_SHORT TASK:_
Write out all of the data exactly as it appears.

_AVAILABLE DATA:_
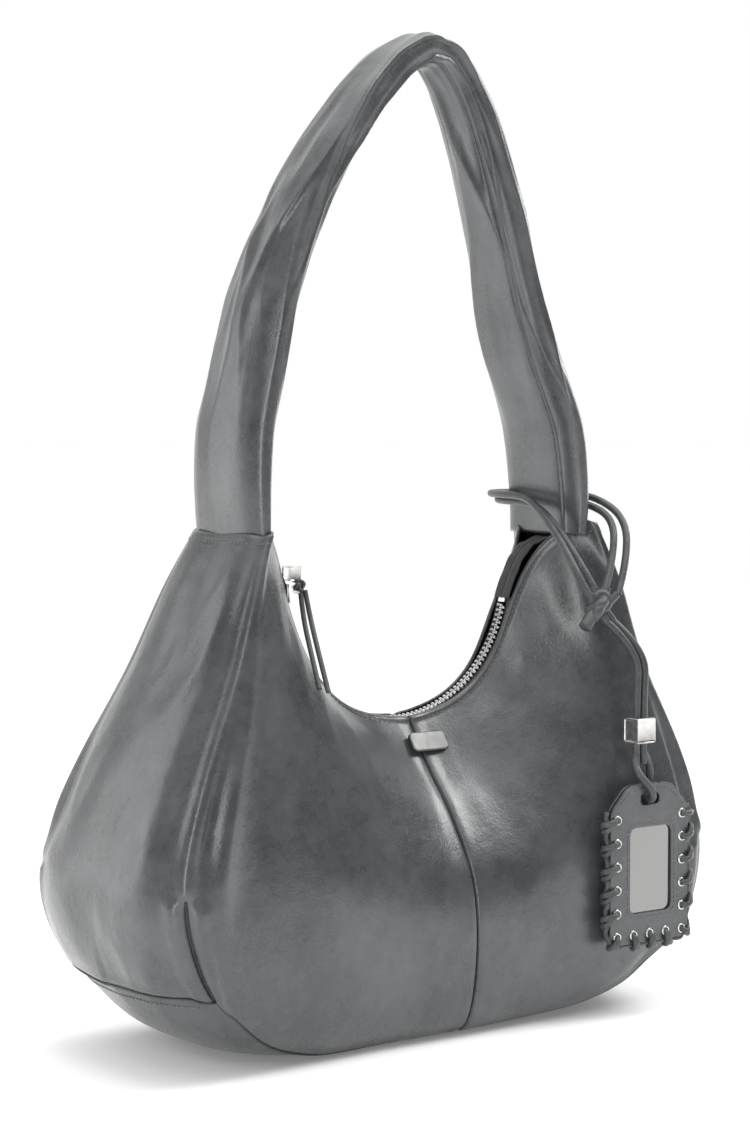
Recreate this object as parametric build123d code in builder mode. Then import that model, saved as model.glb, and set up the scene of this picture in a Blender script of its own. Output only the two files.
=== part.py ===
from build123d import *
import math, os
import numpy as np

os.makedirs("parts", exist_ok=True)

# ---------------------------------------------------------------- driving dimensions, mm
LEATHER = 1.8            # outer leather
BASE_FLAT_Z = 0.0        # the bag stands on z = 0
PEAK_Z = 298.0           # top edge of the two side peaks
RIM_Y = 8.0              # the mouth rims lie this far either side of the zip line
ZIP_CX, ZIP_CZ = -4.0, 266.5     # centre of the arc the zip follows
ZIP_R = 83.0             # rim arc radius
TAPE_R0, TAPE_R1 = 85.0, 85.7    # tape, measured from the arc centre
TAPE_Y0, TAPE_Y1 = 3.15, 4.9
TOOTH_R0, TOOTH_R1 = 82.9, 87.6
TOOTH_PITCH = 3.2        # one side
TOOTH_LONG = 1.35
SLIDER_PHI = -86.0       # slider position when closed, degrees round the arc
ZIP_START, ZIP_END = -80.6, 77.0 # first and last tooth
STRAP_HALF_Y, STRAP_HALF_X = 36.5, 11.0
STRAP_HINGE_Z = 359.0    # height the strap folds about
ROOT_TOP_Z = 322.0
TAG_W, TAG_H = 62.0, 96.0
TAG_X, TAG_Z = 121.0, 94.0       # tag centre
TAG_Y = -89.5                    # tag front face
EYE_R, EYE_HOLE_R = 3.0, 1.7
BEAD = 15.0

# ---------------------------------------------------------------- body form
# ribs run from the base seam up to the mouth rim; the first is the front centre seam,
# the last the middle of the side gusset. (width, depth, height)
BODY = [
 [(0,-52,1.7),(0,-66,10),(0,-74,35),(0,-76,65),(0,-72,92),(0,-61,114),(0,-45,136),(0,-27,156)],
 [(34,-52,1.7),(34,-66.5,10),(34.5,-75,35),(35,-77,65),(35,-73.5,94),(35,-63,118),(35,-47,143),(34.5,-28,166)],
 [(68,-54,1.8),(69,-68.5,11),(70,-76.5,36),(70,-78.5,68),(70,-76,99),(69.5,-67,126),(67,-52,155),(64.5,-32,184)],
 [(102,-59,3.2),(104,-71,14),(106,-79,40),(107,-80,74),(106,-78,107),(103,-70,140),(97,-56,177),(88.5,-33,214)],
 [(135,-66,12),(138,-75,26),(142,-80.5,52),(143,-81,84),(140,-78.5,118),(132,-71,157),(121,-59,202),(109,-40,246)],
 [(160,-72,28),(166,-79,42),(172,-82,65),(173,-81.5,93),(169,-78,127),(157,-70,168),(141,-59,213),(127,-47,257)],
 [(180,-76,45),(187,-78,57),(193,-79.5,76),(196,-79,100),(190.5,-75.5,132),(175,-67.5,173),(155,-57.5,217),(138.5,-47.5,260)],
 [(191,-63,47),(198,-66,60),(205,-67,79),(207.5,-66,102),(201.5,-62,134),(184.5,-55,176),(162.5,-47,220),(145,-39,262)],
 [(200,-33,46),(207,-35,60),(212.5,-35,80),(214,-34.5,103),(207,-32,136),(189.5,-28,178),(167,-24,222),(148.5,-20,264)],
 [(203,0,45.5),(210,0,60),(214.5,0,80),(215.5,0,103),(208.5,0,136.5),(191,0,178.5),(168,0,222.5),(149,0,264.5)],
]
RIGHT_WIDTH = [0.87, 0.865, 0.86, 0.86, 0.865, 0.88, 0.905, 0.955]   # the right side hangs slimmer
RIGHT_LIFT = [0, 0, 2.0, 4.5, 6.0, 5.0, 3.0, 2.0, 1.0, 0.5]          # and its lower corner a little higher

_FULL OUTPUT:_
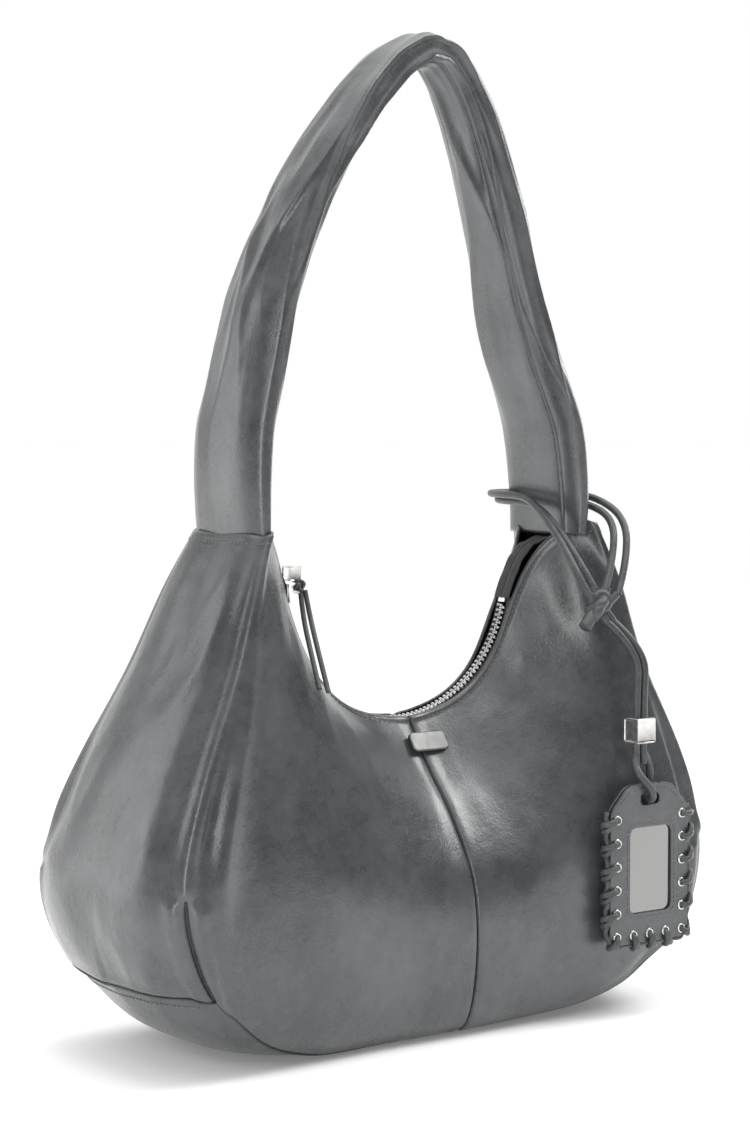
Recreate this object as parametric build123d code in builder mode. Then import that model, saved as model.glb, and set up the scene of this picture in a Blender script of its own. Output only the two files.
=== part.py ===
from build123d import *
import math, os
import numpy as np

os.makedirs("parts", exist_ok=True)

# ---------------------------------------------------------------- driving dimensions, mm
LEATHER = 1.8            # outer leather
BASE_FLAT_Z = 0.0        # the bag stands on z = 0
PEAK_Z = 298.0           # top edge of the two side peaks
RIM_Y = 8.0              # the mouth rims lie this far either side of the zip line
ZIP_CX, ZIP_CZ = -4.0, 266.5     # centre of the arc the zip follows
ZIP_R = 83.0             # rim arc radius
TAPE_R0, TAPE_R1 = 85.0, 85.7    # tape, measured from the arc centre
TAPE_Y0, TAPE_Y1 = 3.15, 4.9
TOOTH_R0, TOOTH_R1 = 82.9, 87.6
TOOTH_PITCH = 3.2        # one side
TOOTH_LONG = 1.35
SLIDER_PHI = -86.0       # slider position when closed, degrees round the arc
ZIP_START, ZIP_END = -80.6, 77.0 # first and last tooth
STRAP_HALF_Y, STRAP_HALF_X = 36.5, 11.0
STRAP_HINGE_Z = 359.0    # height the strap folds about
ROOT_TOP_Z = 322.0
TAG_W, TAG_H = 62.0, 96.0
TAG_X, TAG_Z = 121.0, 94.0       # tag centre
TAG_Y = -89.5                    # tag front face
EYE_R, EYE_HOLE_R = 3.0, 1.7
BEAD = 15.0

# ---------------------------------------------------------------- body form
# ribs run from the base seam up to the mouth rim; the first is the front centre seam,
# the last the middle of the side gusset. (width, depth, height)
BODY = [
 [(0,-52,1.7),(0,-66,10),(0,-74,35),(0,-76,65),(0,-72,92),(0,-61,114),(0,-45,136),(0,-27,156)],
 [(34,-52,1.7),(34,-66.5,10),(34.5,-75,35),(35,-77,65),(35,-73.5,94),(35,-63,118),(35,-47,143),(34.5,-28,166)],
 [(68,-54,1.8),(69,-68.5,11),(70,-76.5,36),(70,-78.5,68),(70,-76,99),(69.5,-67,126),(67,-52,155),(64.5,-32,184)],
 [(102,-59,3.2),(104,-71,14),(106,-79,40),(107,-80,74),(106,-78,107),(103,-70,140),(97,-56,177),(88.5,-33,214)],
 [(135,-66,12),(138,-75,26),(142,-80.5,52),(143,-81,84),(140,-78.5,118),(132,-71,157),(121,-59,202),(109,-40,246)],
 [(160,-72,28),(166,-79,42),(172,-82,65),(173,-81.5,93),(169,-78,127),(157,-70,168),(141,-59,213),(127,-47,257)],
 [(180,-76,45),(187,-78,57),(193,-79.5,76),(196,-79,100),(190.5,-75.5,132),(175,-67.5,173),(155,-57.5,217),(138.5,-47.5,260)],
 [(191,-63,47),(198,-66,60),(205,-67,79),(207.5,-66,102),(201.5,-62,134),(184.5,-55,176),(162.5,-47,220),(145,-39,262)],
 [(200,-33,46),(207,-35,60),(212.5,-35,80),(214,-34.5,103),(207,-32,136),(189.5,-28,178),(167,-24,222),(148.5,-20,264)],
 [(203,0,45.5),(210,0,60),(214.5,0,80),(215.5,0,103),(208.5,0,136.5),(191,0,178.5),(168,0,222.5),(149,0,264.5)],
]
RIGHT_WIDTH = [0.87, 0.865, 0.86, 0.86, 0.865, 0.88, 0.905, 0.955]   # the right side hangs slimmer
RIGHT_LIFT = [0, 0, 2.0, 4.5, 6.0, 5.0, 3.0, 2.0, 1.0, 0.5]          # and its lower corner a little higher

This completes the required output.